■ EXERCISE TASK ■
Work out how many lines in the listing below include the word "axes"; answer with the number alone.

** START OF RECORD LIST **

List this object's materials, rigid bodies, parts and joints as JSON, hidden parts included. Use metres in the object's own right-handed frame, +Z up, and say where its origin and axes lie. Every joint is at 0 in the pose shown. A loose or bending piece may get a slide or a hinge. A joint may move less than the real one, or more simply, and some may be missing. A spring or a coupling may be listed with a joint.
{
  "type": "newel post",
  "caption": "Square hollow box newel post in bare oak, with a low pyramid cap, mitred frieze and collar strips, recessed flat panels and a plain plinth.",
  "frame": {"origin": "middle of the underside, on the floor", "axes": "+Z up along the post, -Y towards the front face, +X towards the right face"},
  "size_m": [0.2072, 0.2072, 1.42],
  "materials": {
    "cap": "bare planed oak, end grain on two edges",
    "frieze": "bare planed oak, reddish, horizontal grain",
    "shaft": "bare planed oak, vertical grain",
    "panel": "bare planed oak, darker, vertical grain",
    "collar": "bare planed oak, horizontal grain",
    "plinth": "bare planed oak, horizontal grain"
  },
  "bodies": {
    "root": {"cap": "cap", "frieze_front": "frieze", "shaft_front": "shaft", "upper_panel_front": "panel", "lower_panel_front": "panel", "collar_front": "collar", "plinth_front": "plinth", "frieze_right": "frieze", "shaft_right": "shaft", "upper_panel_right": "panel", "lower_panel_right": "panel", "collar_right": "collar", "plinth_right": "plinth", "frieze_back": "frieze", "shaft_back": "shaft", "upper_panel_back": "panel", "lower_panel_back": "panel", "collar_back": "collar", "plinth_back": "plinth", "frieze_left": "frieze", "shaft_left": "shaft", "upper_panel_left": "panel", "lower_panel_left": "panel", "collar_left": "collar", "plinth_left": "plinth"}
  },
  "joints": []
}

** END OF RECORD LIST **
** START OF RECORD LIST **

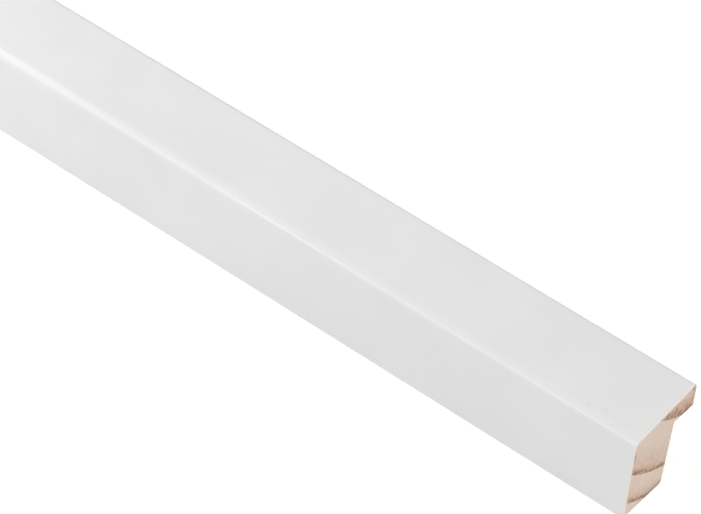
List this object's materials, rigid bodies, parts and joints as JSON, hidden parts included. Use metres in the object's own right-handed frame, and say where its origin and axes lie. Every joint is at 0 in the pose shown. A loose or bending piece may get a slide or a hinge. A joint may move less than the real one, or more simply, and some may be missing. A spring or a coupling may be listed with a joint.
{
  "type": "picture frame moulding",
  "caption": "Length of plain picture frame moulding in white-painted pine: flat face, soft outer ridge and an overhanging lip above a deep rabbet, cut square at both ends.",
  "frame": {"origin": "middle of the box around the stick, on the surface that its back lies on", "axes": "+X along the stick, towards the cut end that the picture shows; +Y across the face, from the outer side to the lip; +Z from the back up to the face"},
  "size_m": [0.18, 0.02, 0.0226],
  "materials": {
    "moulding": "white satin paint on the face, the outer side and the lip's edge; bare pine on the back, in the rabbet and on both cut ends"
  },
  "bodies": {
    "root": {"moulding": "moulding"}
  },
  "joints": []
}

** END OF RECORD LIST **

■ REPLY ■
4